Top management support is a key requirement for any control system. The system relates management objectives to organisation and the key profit-making features of the industry.
11.12MATERIALITY
Materiality concept is the key to all cost and profit control.
Large amounts are very important.
SMALL AMOUNTS ARE OF NO IMPORTANCE AND SHOULD BE COMPLETELY IGNORED (unless multiplied by large volume).
Data should not appear to be more accurate than the assumptions underlying it.
Rough estimates now are almost always more valuable than so called “correct” Figures much later. Don’t let the accountant pretend to be too accurate.
Show quantitative data as an estimate! Control the bigcosts - leave the peanuts to the monkeys!
Cost control and reduction is more a problem of attitudes than technique.
11.13LEARING PATTERNS
11.13 (a)COST SYSTEMS
11.13(b)DIRECT & INDIRECT COSTS
11.13 (c)BREAK EVEN ANALYSIS
11.13 (d)RELEVANT COST ANALYSES
11.13 (e)STANDARDS OF PREFOMANCE
11.13 (f)CONTRIBUTION & COST
11.14INSTRUCTIONS
(a)Re-assemble in SG now
(b)Study this note and learning patterns very carefully
(c)Discuss outstanding questions with your SG
(d)Record significant points in your notebook
(e)Do the following work in your own time :
i.Complete your Course Diary for Part I including notes on each case and the key points learned (for review later)
ii.Read the text book and your copy of the summary lecture for Part I in the Course Diary
iii.Do ASS set D.1, complete Set 4 and read all the ASS summaries
iv.Review the Glossary
ASSIGNMENT 12.0 - SUMMARY LECTURE
12.1SPECIFIC OBJECTIVES
a)Understand the language and concepts of cost accounting and control.
(b)Evaluate cost systems and analyse product cost and overhead cost.
(c)Develop skills in using cost data for practical cost control and decision-making.
(d)Communicate effectively with cost control specialists.

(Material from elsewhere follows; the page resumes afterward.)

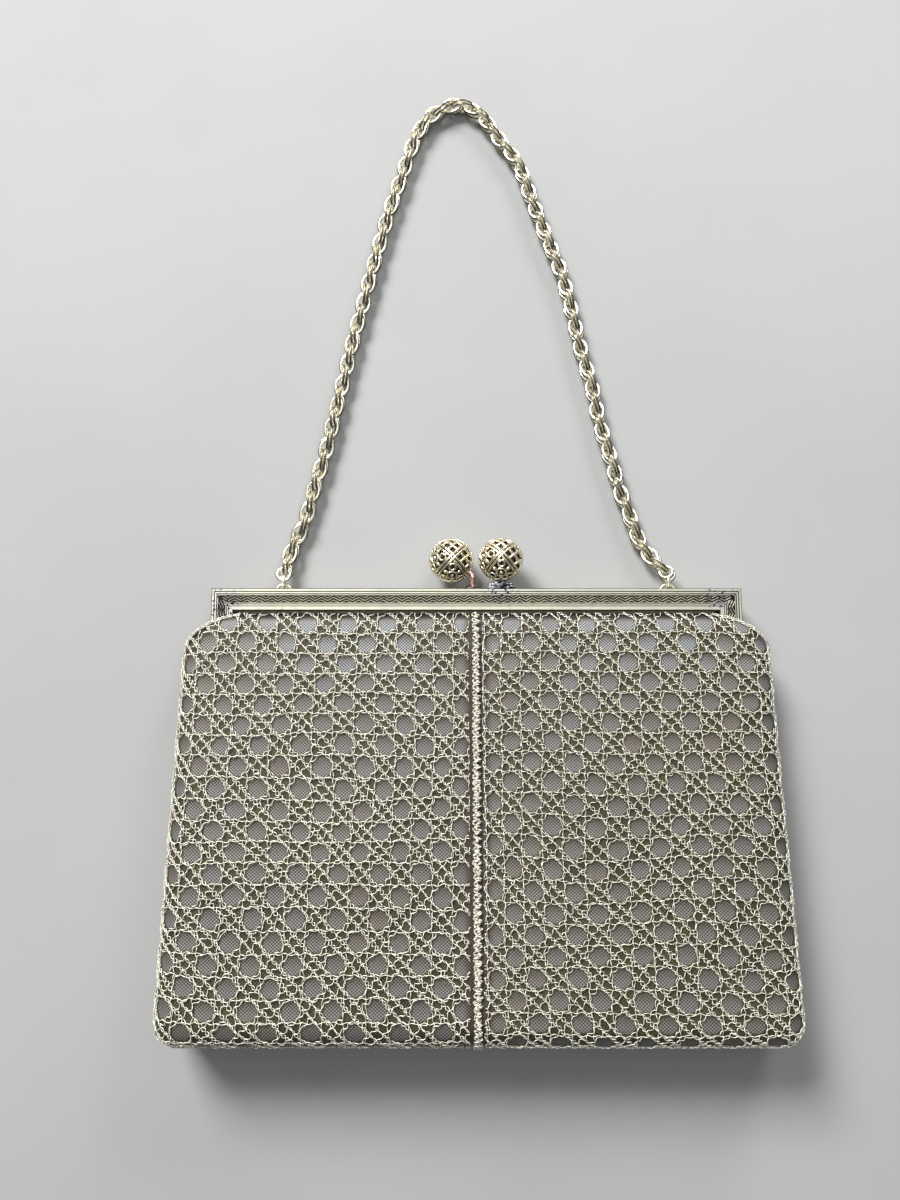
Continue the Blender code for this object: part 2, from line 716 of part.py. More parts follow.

(e)Motivate further study in the future.
12.2COST
Cost is exactly what we define it to be.
Key analysis of cost is into:
(a)Variable or fixed.
(b)Book or opportunity cost (value).
(c)Relevant or non-relevant.
(d)Actual or standard.
(e)Past or future.
12.3STRUCTURE OF COST
Cost may be analysed into
Direct cost
LabourXX
MaterialXX
ServicesXX
------
XXX
Indirect cost
Manufacturing overheadXX
------
Total manufacturing costXXX
Indirect cost:
Selling and administrative
OverheadXX
------
Total Cost (ESTIMATED)XXX
------
12.4COST SYSTEMS
(a)Systems relate to the unit of cost:
Job cost
Contract cost
Batch cost
Process cost
Output cost
(b)Systems relate to the analysis of cost:
Direct cost
Full cost
(c)Systems relate to the control of costs:
Actual - compared with estimated cost.
Standard - compared with actual cost.
12.5STANDARD COST SYSTEM
All cost systems may use some standard rates for labour, material and overhead and thus simplify the computation work.
“Actual” or average rates are only estimates - standards are more useful and less trouble.

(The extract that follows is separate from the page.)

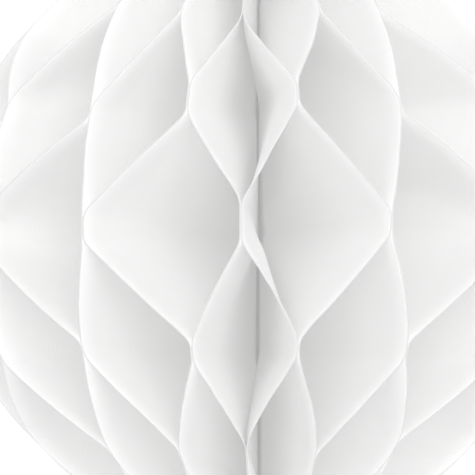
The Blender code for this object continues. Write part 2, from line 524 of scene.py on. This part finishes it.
# %% [markdown]
# ## Making the leaves
#
# Each leaf starts as a flat grid. Every row of it runs from the spine to the rim, with its
# points closer together towards the rim, where the paper shows its edge, and each point is laid
# at the place found above.
# Then the free parts of the sheet get a slight flutter, and its cut edge wobbles a little, as
# thin tissue does. A Solidify modifier gives it its thickness. The grid's own row and column
# become the flat coordinates that the tissue pattern reads.
#
# When the ball is closed, its leaves turn about the spine until they lie between the covers,
# and each one flattens as it goes. The squash takes each leaf to its own place in that stack.
# All leaves meet at the spine, so a sheet that is thinner towards it leaves them room there.

# %% Build the leaves
COLUMNS = 22
ROWS = 190
RIM_CROWDING = 1.5  # above 1, columns crowd towards the rim
FLUTTER = 0.35 * MM
FLUTTER_SIZE = 9 * MM
EDGE_WOBBLE = 0.10 * MM
EDGE_REACH = 1.6 * MM
EDGE_WAVE = 2.2 * MM
EDGE_FREEDOM = 3  # how soon beyond a glue strip the cut edge is free to wobble
GLUE_FADE = 8  # how soon beyond a strip the dried glue ends
# painted light: the band along the cut edge that is painted paler and glows more
RIM_PAINTED_LIGHT_BAND = 4.0 * MM  # the width of the paler band along the cut edge
RIM_PAINTED_LIGHT_FADE = 1.5  # above 1, the band fades faster beside the edge
FLUTTER_STEP = 31 * MM  # from leaf to leaf, so that no two flutter alike
PATTERN_STEP = 173 * MM  # from leaf to leaf, so that no two show the same stretch of tissue


def lift_at_spine(height):
    """How much further from the middle a row starts at the spine than it ends at the rim."""
    knots = list(zip(LEVEL_HEIGHT_AT_RIM, LEVEL_HEIGHT_AT_SPINE)) + [(BALL_RADIUS, BALL_RADIUS)]
    away = abs(height)
    for (low, low_spine), (high, high_spine) in zip(knots, knots[1:]):
        if away <= high:
            share = (away - low) / (high - low)
            lift = (low_spine - low) + ((high_spine - high) - (low_spine - low)) * share
            return math.copysign(lift, height)
    return 0.0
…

Standard costing starts with setting good engineering standards for labour and material quantities, and for the volume of activity.

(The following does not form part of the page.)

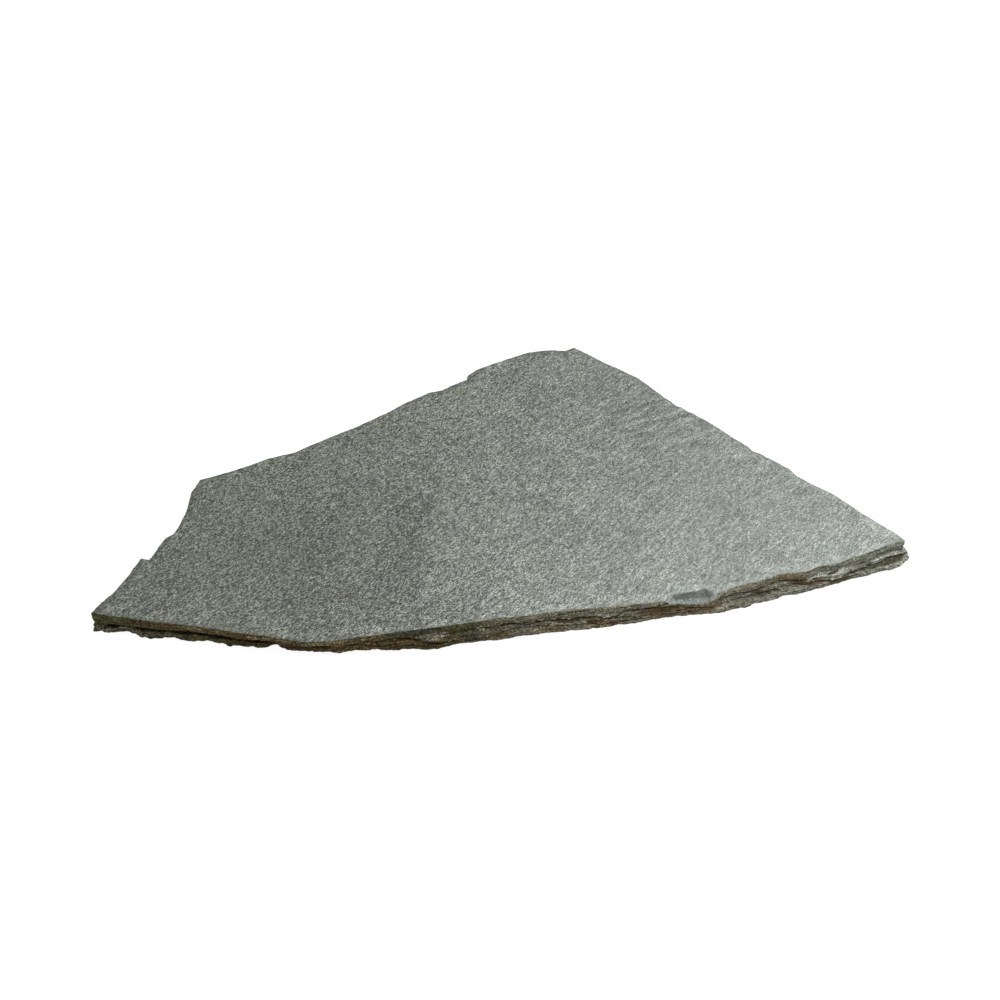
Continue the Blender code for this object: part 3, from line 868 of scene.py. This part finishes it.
# the broken edge: a span is where a change starts and ends, along x in metres where its name ends in Along
brokenSetup = {
    "wander": 0.12,
    "greyAlong": (-0.08, 0.03),
    "rightAlong": (0.25, 0.31),
    "lightAlong": (-0.13, 0.30),
    "paleAlong": (-0.08, 0.12),
    "creviceAlong": (-0.05, 0.20),
    "gloomAlong": (-0.386, -0.366),
    "ledgeShade": 0.35,
    "raggedPatches": 1.1,
    "raggedGrain": 0.6,
    "stainSpan": (0.25, 0.8),
    "brownSpan": (0.1, 0.8),
    "brownPatches": 1.2,
    "brownLevel": 0.58,
    "treadSpan": (0.15, 0.8),
    "treadGrain": 0.4,
    "ridgeSpan": (0.10, 0.5),
    "ridgeGain": 0.35,
    "fineDark": 1.2,
    "deepDark": 0.5,
    "darkSpan": (0.2, 1.1),
    "splitSpan": (0.08, 0.55),
    "patchSpan": (0.35, 0.65),
    "recessShade": 0.35,
    "gloomPatches": 0.45,
    "grainLeft": 10.5,
    "grainDrop": 3.5,
    "blotchGain": 2.6,
    "beddingGain": 1.5,
    "brightest": 3.0,
}

stoneFinish = {
    "scarGrain": 5.0,
    "scarPatches": 1.2,
    "rivenBump": 0.5,                 # height of the split face's grain beside the edge's
    "bump": 0.6,
    "bumpHeight": 0.0006,
    "roughness": 0.7,
    "specular": 0.08,
}


# 1 in the middle of an oval and 0 outside it; ragged frays its border
def ovalMark(place, at, size, turn, ragged=None, fray=1.6, border=(0.45, 1.15)):
    local = place.node("ShaderNodeVectorMath", {"operation": "SUBTRACT"}, {0: place, 1: at})
    local = mapped(local, size, -turn)
    far = place.node("ShaderNodeVectorMath", {"operation": "LENGTH"}, {0: local}, "Value")
    if ragged is not None:
        far = far + (ragged - 0.5) * fray
    return 1.0 - far.step(*border)


# fields of the mesh that the colours follow
fieldNames = (
    "brokenShare", "underShare", "fineDip", "deepDip", "inward",
    "ledge", "tread", "recess", "split", "scar",
    "brownStain", "goldStain", "dirtStain", "paleStain", "shadeStain",
)


# all that the colours of the stone are worked out from: the place, the noise patterns and the mesh's fields
def stoneStrands(tree):
    start = Strand(tree)
    place = start.node("ShaderNodeTexCoord", output="Object")
    stone = {"place": place}
    for name, axis in (("x", "X"), ("y", "Y")):
        stone[name] = place.node("ShaderNodeSeparateXYZ", {}, {0: place}, axis)
    for name, pattern in stonePatterns.items():
        stone[name] = noiseField(place, **pattern)
    for name in fieldNames:
        stone[name] = start.node("ShaderNodeAttribute", {"attribute_name": name}, output="Fac")
    return stone


# tone of the split face in doublings: grain, crystals, streaks, ripples, fold and marks
def rivenSpeck(stone, setup):
    crystals = stone["place"].node(
        "ShaderNodeTexVoronoi",
        {"feature": "F1"},
        {"Vector": mapped(stone["place"], **crystalPattern), "Scale": 1.0},
        "Color",
    )
    crystal = stone["place"].node("ShaderNodeSeparateColor", {}, {0: crystals})
    inward = stone["inward"].step(*setup["rimFade"])
    atRim, inside = setup["rimContrast"]
    toRight = stone["x"].step(*setup["contrastSpan"])
    contrast = (setup["contrastLeft"] - toRight * setup["contrastDrop"]) * (inward * inside + atRim)
    atFront, behind = setup["depthContrast"]
    contrast = contrast * (atFront + stone["y"].step(*setup["depthSpan"]) * behind)
    speck = (stone["grain"] - 0.5) * setup["grainGain"] + (crystal - 0.5) * setup["crystalGain"]
    speck = speck * contrast
    speck = speck + speck * speck * (setup["skewLeft"] - toRight * setup["skewDrop"])
    speck = speck + (1.0 - inward) * setup["rimGain"]
    streaks = (stone["streaks"] - 0.5) * setup["streakGain"]
    speck = speck + streaks + (stone["mottle"] - 0.5) * setup["mottleGain"]

    marks = rippleMarks
    ripples = noiseField(stone["place"], marks["size"], -marks["turn"], marks["shift"], detail=1.0)
    rippled = ovalMark(stone["place"], marks["at"], marks["spread"], marks["turn"])
    speck = speck + (ripples.step(*marks["span"]) - 0.5) * rippled * marks["strength"]

    # painted shade: darker to the left of the fold, as if the face there tilts away from the light
    fold = foldShadeMark
    fade = fold["fade"]
    foldPlace = stone["x"] + (stone["mottle"] - 0.5) * fold["wander"] * 2.0
    foldStep = foldPlace.step(fold["at"] - fold["width"] / 2, fold["at"] + fold["width"] / 2)
    foldRun = stone["y"].step(fold["low"] - fade, fold["low"] + fade)
    foldRun = foldRun * (1.0 - stone["y"].step(fold["high"] - fade, fold["high"] + fade))
    aside = stone["x"] - fold["at"]
    nearFold = 1.0 - (aside * aside).step(fold["reach"][0] ** 2, fold["reach"][1] ** 2)
    speck = speck + (foldStep - 0.5) * foldRun * nearFold * (2.0 * fold["strength"])

    for mark in splitMarks:
        at = (*mark["at"], markLevel)
        size = (*mark["size"], markDepth)
        shape = ovalMark(stone["place"], at, size, math.radians(mark["turn"]), stone["grain"])
        speck = speck + shape * mark["gain"]
    return speck


def rivenColor(stone, colors, setup):
    speck = (2.0 ** rivenSpeck(stone, setup)).atMost(setup["brightest"])
    # partly painted light: the split face is made lighter towards the right, on top of the stone's own tone
    base = stone["x"].step(*setup["toneSpan"]).blend(colors["left"], colors["right"])
    tint = stone["tint"].step(*setup["tintSpan"]).blend(colors["warm"], colors["cool"])
    riven = timesColor(timesColor(base, tint), greyOf(speck))
    worn = (stone["deepDip"] * -1.0).step(*setup["wornSpan"]) * (1.0 - stone["brokenShare"])
    riven = timesColor(riven, greyOf(1.0 + worn * setup["wornGain"]))
    return timesColor(riven, stone["underShare"].blend(white, colors["under"]))


def edgeColor(stone, colors, setup):
    grain = stone["edgeGrain"] - 0.5
    along = stone["x"] + (stone["wander"] - 0.5) * setup["wander"]
    toRight = along.step(*setup["lightAlong"])
    edge = along.step(*setup["greyAlong"]).blend(colors["edgeOlive"], colors["edgeGrey"])
    edge = along.step(*setup["rightAlong"]).blend(edge, colors["edgeRight"])
    edge = timesColor(edge, greyOf(1.0 - stone["ledge"] * setup["ledgeShade"]))

    # stains, then the tread painted pale as if lit from above, then the places of painted shade
    brown = toRight.blend(colors["brownLeft"], colors["brownRight"])
    brownShare = stone["brownStain"] + (stone["patches"] - setup["brownLevel"]) * setup["brownPatches"]
    edge = brownShare.step(*setup["brownSpan"]).blend(edge, brown)
    ragged = (stone["patches"] - 0.5) * setup["raggedPatches"] + grain * setup["raggedGrain"]

    def stained(under, name, color):
        return (stone[name + "Stain"] + ragged).step(*setup["stainSpan"]).blend(under, color)

    pale = along.step(*setup["paleAlong"]).blend(colors["paleLeft"], colors["paleRight"])
    for name, color in (("gold", colors["gold"]), ("dirt", colors["dirt"]), ("pale", pale)):
        edge = stained(edge, name, color)
    tread = (stone["tread"] + grain * setup["treadGrain"]).step(*setup["treadSpan"])
    edge = stained(tread.blend(edge, colors["tread"]), "shade", colors["shade"])
    ridge = (stone["fineDip"] * -1.0).step(*setup["ridgeSpan"]) * setup["ridgeGain"]
    edge = timesColor(edge, greyOf(1.0 + ridge))

    # crevices: grime and painted shade in the dips and open cracks, and painted shade in the recesses and
    # under overhangs
    dark = stone["fineDip"] * setup["fineDark"] + stone["deepDip"] * setup["deepDark"]
    dark = dark.step(*setup["darkSpan"])
    # painted shade, patchy, in the recesses and under overhangs
    recessShade = setup["recessShade"] + stone["patches"].step(*setup["patchSpan"]) * setup["gloomPatches"]
    recessShade = stone["recess"] * recessShade * stone["x"].step(*setup["gloomAlong"])
    dark = dark.atLeast(stone["split"].step(*setup["splitSpan"])).atLeast(recessShade)
    crevice = along.step(*setup["creviceAlong"]).blend(colors["creviceLeft"], colors["creviceRight"])
    edge = dark.blend(edge, crevice)

    # the edge's own grain
    speckle = grain * (setup["grainLeft"] - toRight * setup["grainDrop"])
    speckle = speckle + (stone["blotch"] - 0.5) * setup["blotchGain"]
    speckle = speckle + (stone["bedding"] - 0.5) * setup["beddingGain"]
    return timesColor(edge, greyOf((2.0 ** speckle).atMost(setup["brightest"])))


def stoneMaterial(colors, finish):
    material = bpy.data.materials.new("splitSlate")
    material.use_nodes = True
    tree = material.node_tree
    shader = tree.nodes["Principled BSDF"]
    stone = stoneStrands(tree)
    broken = stone["brokenShare"]
    color = broken.blend(rivenColor(stone, colors, rivenSetup), edgeColor(stone, colors, brokenSetup))
    scarSpeck = (stone["grain"] - 0.5) * finish["scarGrain"]
    scarSpeck = scarSpeck + (stone["patches"] - 0.5) * finish["scarPatches"]
    color = stone["scar"].blend(color, timesColor(colors["scar"], greyOf(2.0 ** scarSpeck)))
    tree.links.new(color.socket, shader.inputs["Base Color"])
    height = stone["grain"] * (1.0 - broken) * finish["rivenBump"] + stone["edgeGrain"] * broken
    bump = Strand(tree).node(
        "ShaderNodeBump",
        {},
        {"Height": height, "Strength": finish["bump"], "Distance": finish["bumpHeight"]},
    )
    tree.links.new(bump.socket, shader.inputs["Normal"])
    shader.inputs["Roughness"].default_value = finish["roughness"]
    shader.inputs["Specular IOR Level"].default_value = finish["specular"]
    return material


slab, slabRing = makeSlab(slabSetup)
markSurface(slab, slabRing, markSetup)
print("surface marked for its colours")
slab.data.materials.append(stoneMaterial(stoneColors, stoneFinish))
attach(slab, "root")
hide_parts("slate_slab")
print("slab made")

Standard quantities are priced at standard rates on a Standard Cost Sheet for each part, sub-assembly and assembly and finished product.
Cost of the product is the standard cost from the summary standard cost sheet. (Unless the standards are wrong).
Variances between actual and a good standard are due to inefficiency of the operations NOT the product. Blame the department not the product.
Variances between actual and standard cost is computed and reported not by product but by operation in terms of price, efficiency and volume.
12.6OVERHEAD RATES
(a)All full cost systems use overhead rates which are estimates based upon assumptions for each cost centre:
overhead amount
measure of activity
activity volume.
(b)Overhead may be allocated by:
direct labour hour
direct labour cost
direct material
machine hour
prime or manufacturing cost
sales price, etc.
(c)Whatever basis is chosen it should be appropriate to the use that management makes of the data. Rates that are “high” should be investigated - perhaps the wrong activity measure it being used.
(d)Allocating a fixed cost does not make it variable !! - and does not control it. Only budgets by responsibility control costs.
12.7RELEVANT COST ANALYSIS
Cost and revenue decisions require special analysis of data relevant to each specific decision.
Generally historical cost reports are not relevant. Variable cost and contribution (selling price - variable cost) are more relevant than full cost and profit, especially in the short-term!
Break-even analysis is a useful technique for understanding profit, cost and volume relationships.
Direct costing helps segregate variable costs from period costs.
12.8REPORTING ESSENTIALS
(a)Design - serve user needs, signal variances, minimum data with maximum information.
Note:Every report can be designed to fit one sheet of paper with supporting detail on following pages. Thus each page is complete in itself. Complex reports are NOT unavoidable … just poor design and low creativity.
(b)Speed-rapidly changing situations need quick decisions and rapid reporting. Conversely, when nothing can be done, norapid reporting. Increased speed “trade-off” for less accuracy. Timeliness of decisions affected by delay in reporting.
12.8(cont.)
(c)Frequency - changing situations need reporting but too many reports restrict the manager and are “disfunctional”.